=== Data for processing ===
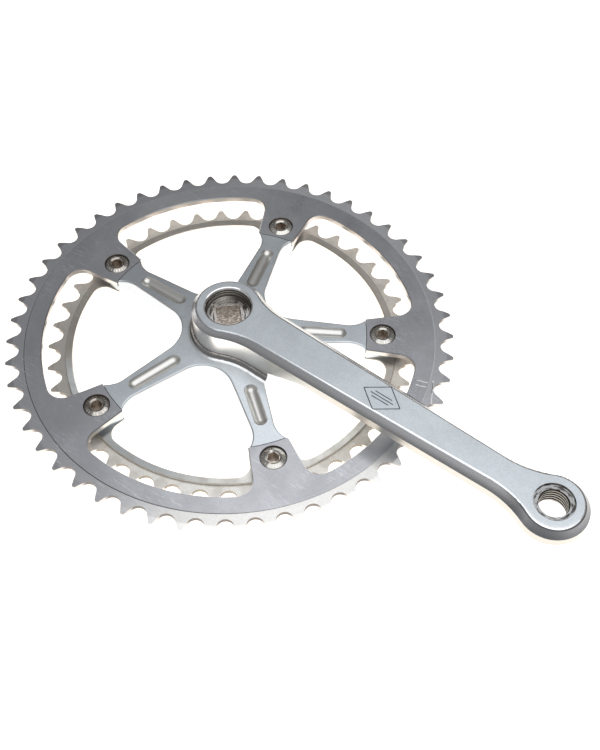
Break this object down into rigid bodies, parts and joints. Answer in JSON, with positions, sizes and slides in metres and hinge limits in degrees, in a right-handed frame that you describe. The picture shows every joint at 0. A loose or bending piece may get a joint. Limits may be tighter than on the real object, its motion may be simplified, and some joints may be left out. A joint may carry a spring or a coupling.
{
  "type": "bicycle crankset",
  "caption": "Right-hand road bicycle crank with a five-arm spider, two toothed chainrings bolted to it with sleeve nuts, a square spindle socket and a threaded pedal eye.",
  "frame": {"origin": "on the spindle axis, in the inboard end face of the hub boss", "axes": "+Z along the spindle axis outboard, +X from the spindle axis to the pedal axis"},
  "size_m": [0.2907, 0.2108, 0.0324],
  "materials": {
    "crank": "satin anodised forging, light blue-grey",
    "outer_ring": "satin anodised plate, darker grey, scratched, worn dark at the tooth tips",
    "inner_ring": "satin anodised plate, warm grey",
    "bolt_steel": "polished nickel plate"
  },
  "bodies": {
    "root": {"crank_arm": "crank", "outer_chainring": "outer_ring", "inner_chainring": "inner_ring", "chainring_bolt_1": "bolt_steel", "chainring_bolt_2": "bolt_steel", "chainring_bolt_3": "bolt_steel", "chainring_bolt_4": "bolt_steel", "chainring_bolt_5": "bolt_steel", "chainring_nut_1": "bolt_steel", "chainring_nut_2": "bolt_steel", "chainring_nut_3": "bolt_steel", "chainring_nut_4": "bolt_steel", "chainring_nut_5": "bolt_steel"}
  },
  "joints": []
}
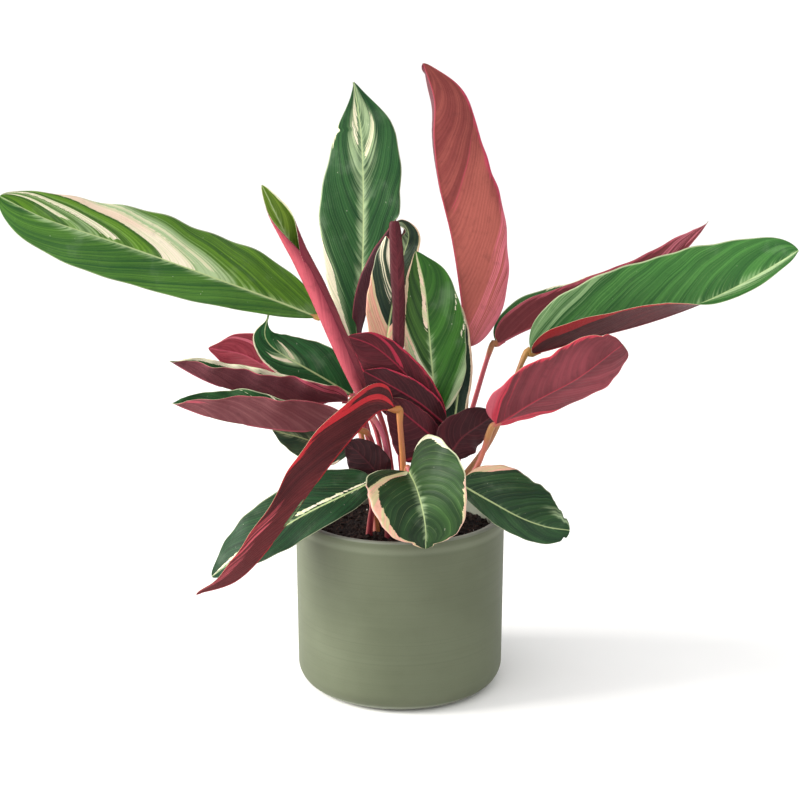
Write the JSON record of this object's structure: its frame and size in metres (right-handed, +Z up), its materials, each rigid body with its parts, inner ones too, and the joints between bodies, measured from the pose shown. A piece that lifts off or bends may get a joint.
===
What is asked: Output the entries verbatim.

Exercise result:
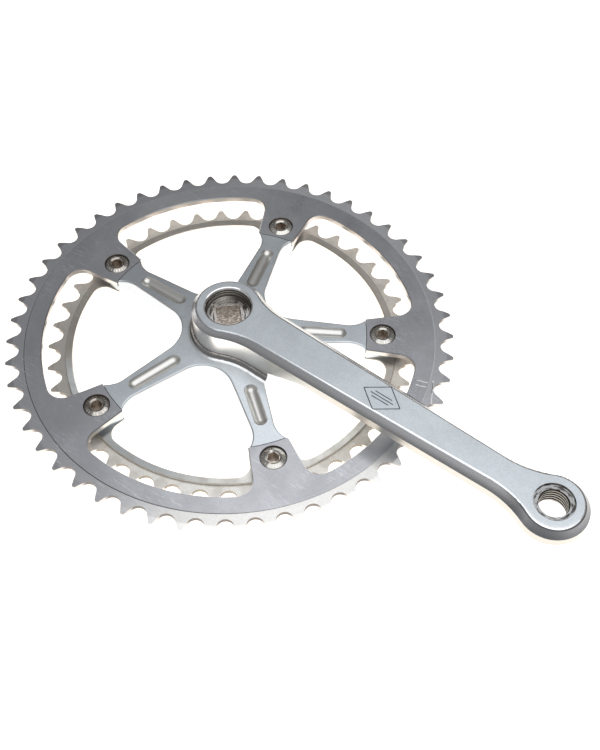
Break this object down into rigid bodies, parts and joints. Answer in JSON, with positions, sizes and slides in metres and hinge limits in degrees, in a right-handed frame that you describe. The picture shows every joint at 0. A loose or bending piece may get a joint. Limits may be tighter than on the real object, its motion may be simplified, and some joints may be left out. A joint may carry a spring or a coupling.
{
  "type": "bicycle crankset",
  "caption": "Right-hand road bicycle crank with a five-arm spider, two toothed chainrings bolted to it with sleeve nuts, a square spindle socket and a threaded pedal eye.",
  "frame": {"origin": "on the spindle axis, in the inboard end face of the hub boss", "axes": "+Z along the spindle axis outboard, +X from the spindle axis to the pedal axis"},
  "size_m": [0.2907, 0.2108, 0.0324],
  "materials": {
    "crank": "satin anodised forging, light blue-grey",
    "outer_ring": "satin anodised plate, darker grey, scratched, worn dark at the tooth tips",
    "inner_ring": "satin anodised plate, warm grey",
    "bolt_steel": "polished nickel plate"
  },
  "bodies": {
    "root": {"crank_arm": "crank", "outer_chainring": "outer_ring", "inner_chainring": "inner_ring", "chainring_bolt_1": "bolt_steel", "chainring_bolt_2": "bolt_steel", "chainring_bolt_3": "bolt_steel", "chainring_bolt_4": "bolt_steel", "chainring_bolt_5": "bolt_steel", "chainring_nut_1": "bolt_steel", "chainring_nut_2": "bolt_steel", "chainring_nut_3": "bolt_steel", "chainring_nut_4": "bolt_steel", "chainring_nut_5": "bolt_steel"}
  },
  "joints": []
}
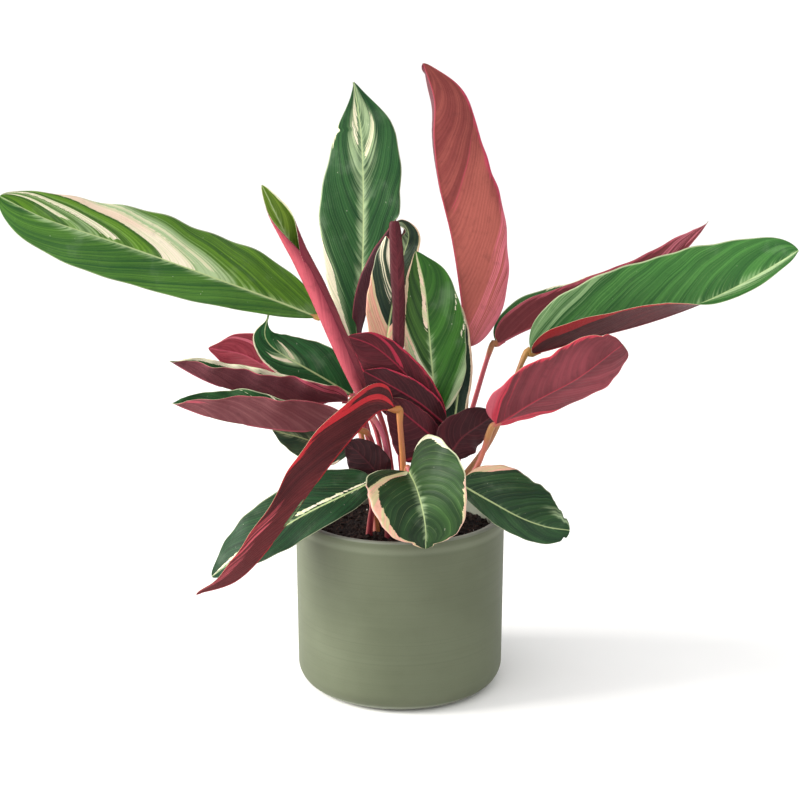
Write the JSON record of this object's structure: its frame and size in metres (right-handed, +Z up), its materials, each rigid body with its parts, inner ones too, and the joints between bodies, measured from the pose shown. A piece that lifts off or bends may get a joint.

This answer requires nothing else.